* INSTRUCTIONS FOR THE TASK
Take the entries below and print all of them exactly, please.

* DATASET ROWS
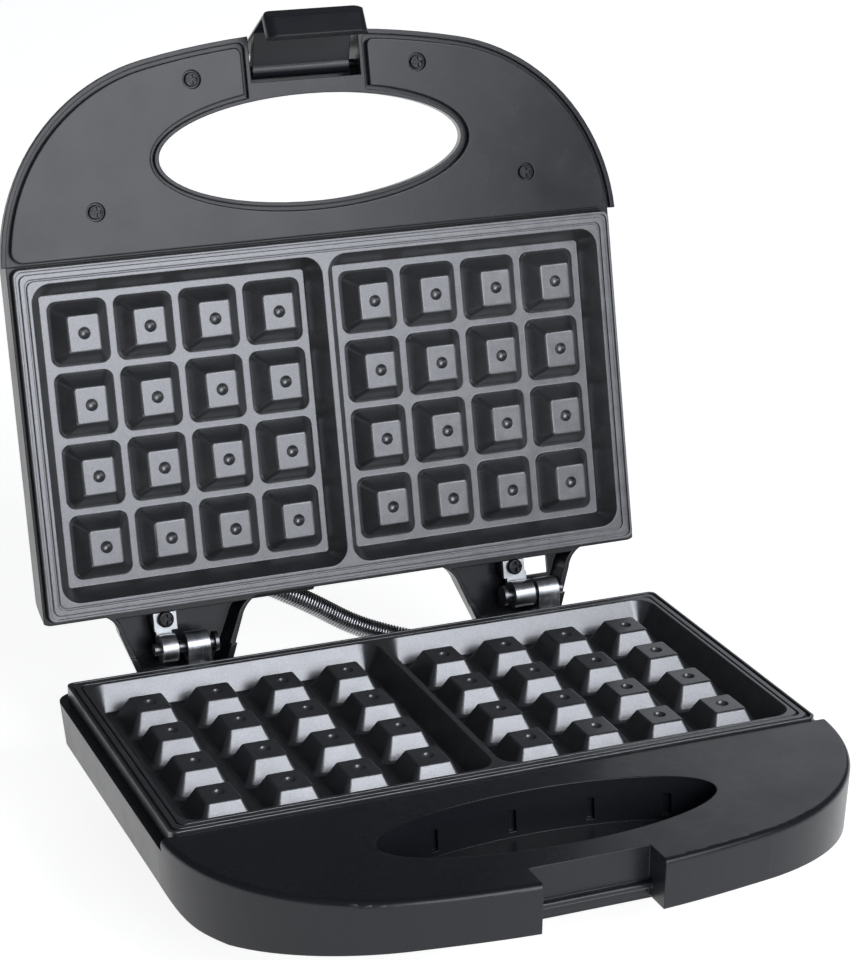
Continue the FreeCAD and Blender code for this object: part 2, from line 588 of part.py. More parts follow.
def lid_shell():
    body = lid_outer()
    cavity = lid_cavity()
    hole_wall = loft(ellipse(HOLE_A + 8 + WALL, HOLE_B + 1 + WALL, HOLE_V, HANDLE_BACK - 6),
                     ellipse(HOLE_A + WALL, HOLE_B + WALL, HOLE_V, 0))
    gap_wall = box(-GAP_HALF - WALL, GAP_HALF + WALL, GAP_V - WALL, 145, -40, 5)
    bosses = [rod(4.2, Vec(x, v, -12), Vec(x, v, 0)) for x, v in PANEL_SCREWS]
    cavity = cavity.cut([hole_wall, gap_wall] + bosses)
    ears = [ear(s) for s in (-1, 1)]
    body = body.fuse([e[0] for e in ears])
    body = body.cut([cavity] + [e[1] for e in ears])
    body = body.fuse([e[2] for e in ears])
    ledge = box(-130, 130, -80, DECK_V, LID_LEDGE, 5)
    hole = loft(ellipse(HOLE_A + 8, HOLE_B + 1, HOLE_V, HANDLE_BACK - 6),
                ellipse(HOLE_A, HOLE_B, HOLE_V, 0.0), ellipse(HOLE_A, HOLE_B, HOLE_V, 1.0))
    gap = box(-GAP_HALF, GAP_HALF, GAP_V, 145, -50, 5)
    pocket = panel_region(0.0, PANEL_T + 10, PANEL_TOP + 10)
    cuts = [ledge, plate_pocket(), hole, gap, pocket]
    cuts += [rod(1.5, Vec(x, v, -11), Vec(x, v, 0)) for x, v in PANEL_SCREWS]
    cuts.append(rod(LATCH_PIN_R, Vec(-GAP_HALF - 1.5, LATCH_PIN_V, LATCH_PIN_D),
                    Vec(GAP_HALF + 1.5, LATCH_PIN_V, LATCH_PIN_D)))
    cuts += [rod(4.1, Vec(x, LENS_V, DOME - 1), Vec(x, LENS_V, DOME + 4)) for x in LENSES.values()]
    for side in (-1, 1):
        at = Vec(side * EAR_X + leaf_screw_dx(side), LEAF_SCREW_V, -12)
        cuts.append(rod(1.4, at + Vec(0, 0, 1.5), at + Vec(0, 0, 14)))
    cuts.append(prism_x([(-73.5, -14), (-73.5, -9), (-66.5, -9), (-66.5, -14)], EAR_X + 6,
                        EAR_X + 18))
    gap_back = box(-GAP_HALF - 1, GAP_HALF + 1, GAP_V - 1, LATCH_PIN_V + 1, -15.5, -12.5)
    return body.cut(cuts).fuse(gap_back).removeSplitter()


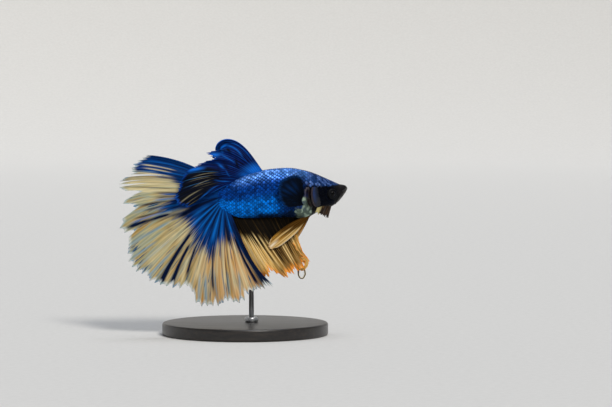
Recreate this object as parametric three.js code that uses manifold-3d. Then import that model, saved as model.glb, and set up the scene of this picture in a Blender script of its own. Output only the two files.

* FINISHED EXERCISE
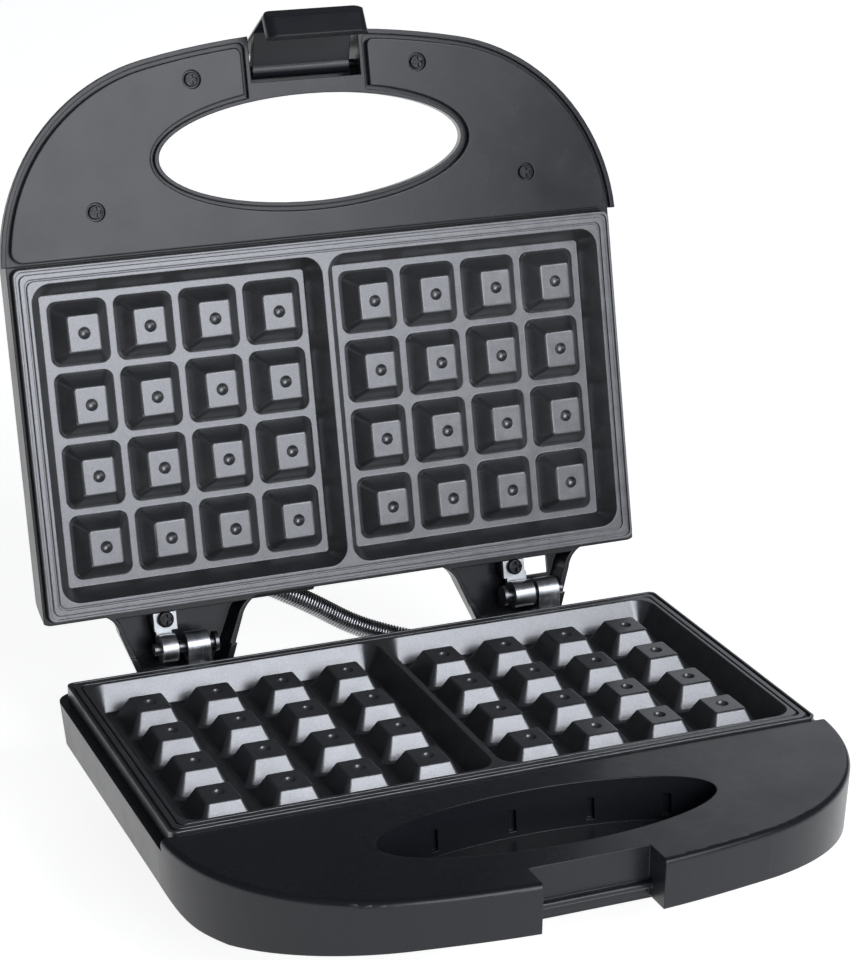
Continue the FreeCAD and Blender code for this object: part 2, from line 588 of part.py. More parts follow.
def lid_shell():
    body = lid_outer()
    cavity = lid_cavity()
    hole_wall = loft(ellipse(HOLE_A + 8 + WALL, HOLE_B + 1 + WALL, HOLE_V, HANDLE_BACK - 6),
                     ellipse(HOLE_A + WALL, HOLE_B + WALL, HOLE_V, 0))
    gap_wall = box(-GAP_HALF - WALL, GAP_HALF + WALL, GAP_V - WALL, 145, -40, 5)
    bosses = [rod(4.2, Vec(x, v, -12), Vec(x, v, 0)) for x, v in PANEL_SCREWS]
    cavity = cavity.cut([hole_wall, gap_wall] + bosses)
    ears = [ear(s) for s in (-1, 1)]
    body = body.fuse([e[0] for e in ears])
    body = body.cut([cavity] + [e[1] for e in ears])
    body = body.fuse([e[2] for e in ears])
    ledge = box(-130, 130, -80, DECK_V, LID_LEDGE, 5)
    hole = loft(ellipse(HOLE_A + 8, HOLE_B + 1, HOLE_V, HANDLE_BACK - 6),
                ellipse(HOLE_A, HOLE_B, HOLE_V, 0.0), ellipse(HOLE_A, HOLE_B, HOLE_V, 1.0))
    gap = box(-GAP_HALF, GAP_HALF, GAP_V, 145, -50, 5)
    pocket = panel_region(0.0, PANEL_T + 10, PANEL_TOP + 10)
    cuts = [ledge, plate_pocket(), hole, gap, pocket]
    cuts += [rod(1.5, Vec(x, v, -11), Vec(x, v, 0)) for x, v in PANEL_SCREWS]
    cuts.append(rod(LATCH_PIN_R, Vec(-GAP_HALF - 1.5, LATCH_PIN_V, LATCH_PIN_D),
                    Vec(GAP_HALF + 1.5, LATCH_PIN_V, LATCH_PIN_D)))
    cuts += [rod(4.1, Vec(x, LENS_V, DOME - 1), Vec(x, LENS_V, DOME + 4)) for x in LENSES.values()]
    for side in (-1, 1):
        at = Vec(side * EAR_X + leaf_screw_dx(side), LEAF_SCREW_V, -12)
        cuts.append(rod(1.4, at + Vec(0, 0, 1.5), at + Vec(0, 0, 14)))
    cuts.append(prism_x([(-73.5, -14), (-73.5, -9), (-66.5, -9), (-66.5, -14)], EAR_X + 6,
                        EAR_X + 18))
    gap_back = box(-GAP_HALF - 1, GAP_HALF + 1, GAP_V - 1, LATCH_PIN_V + 1, -15.5, -12.5)
    return body.cut(cuts).fuse(gap_back).removeSplitter()


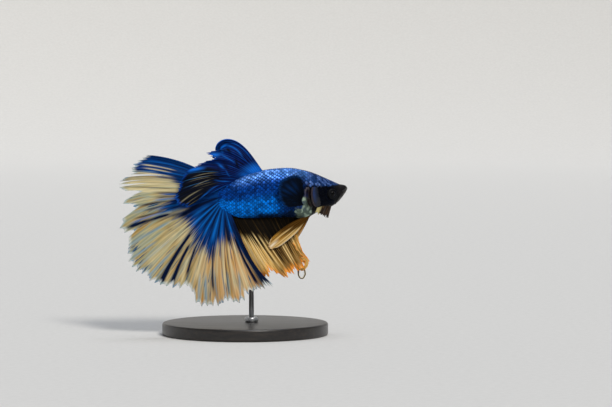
Recreate this object as parametric three.js code that uses manifold-3d. Then import that model, saved as model.glb, and set up the scene of this picture in a Blender script of its own. Output only the two files.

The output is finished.